Afkokers
F. Jansen
Plaats bepaald
De socioloog Goudsblom, geïnterviewd in de Volkskrant (15-2-92), bespreekt de redenen waarom de prehistorische mens zijn doden ging begraven of verbranden. Goudsblom meent dat zodoende voorkomen werd dat roofdieren door het consumeren van lijken, de smaak van mensenvlees te pakken zouden krijgen. Hij zegt:
‘Ik kwam op het idee omdat ik eens een verslag heb gelezen over een luipaard die in India mensenvlees ging eten.’
Bij deze zin zie ik een luipaard voor me die na rijp beraad zijn koffers pakt, om een lange reis te maken. Die suggestie wordt gewekt door de plaats van de bepaling in India: doordat die in de bijzin en bij het bewegingswerkwoord ging staat, krijgt in een richtingsinterpretatie. Je lost dit op door het zinsdeel in India naar voren te halen: ‘een luipaard in India die mensenvlees ging eten’.

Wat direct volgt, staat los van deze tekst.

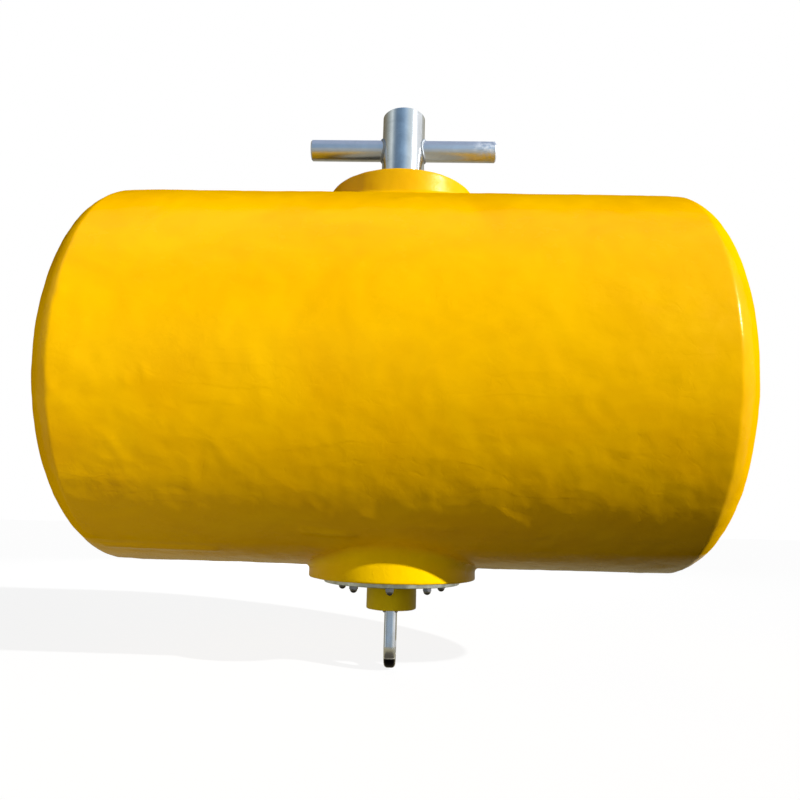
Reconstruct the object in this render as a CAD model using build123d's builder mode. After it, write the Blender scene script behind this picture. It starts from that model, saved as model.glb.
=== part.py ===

In een aflevering van de Telegraaf-serie over het (liefdes)leven van Grace Kelly (3-3-92) is de volgende zin te lezen:
‘Ondanks het feit dat Milland dertig jaar gelukkig met dezelfde vrouw getrouwd was, bleef hij een rokkenjager.’
Deze zin klinkt ook een beetje raar, omdat de lezer geneigd is gelukkig met dezelfde vrouw samen te nemen, zodat de betekenis wordt: ‘Milland was dertig jaar getrouwd, en gelukkig met dezelfde vrouw nog wel.’ Zo moralistisch is deze Telegraaf-serie niet.
De ware bedoeling komt beter over als we gelukkig naar achteren schuiven, tot vlak voor getrouwd: ‘dat Milland dertig jaar met dezelfde vrouw gelukkig getrouwd was’ of, duidelijker nog: ‘dat Milland dertig jaar gelukkig getrouwd was met dezelfde vrouw’.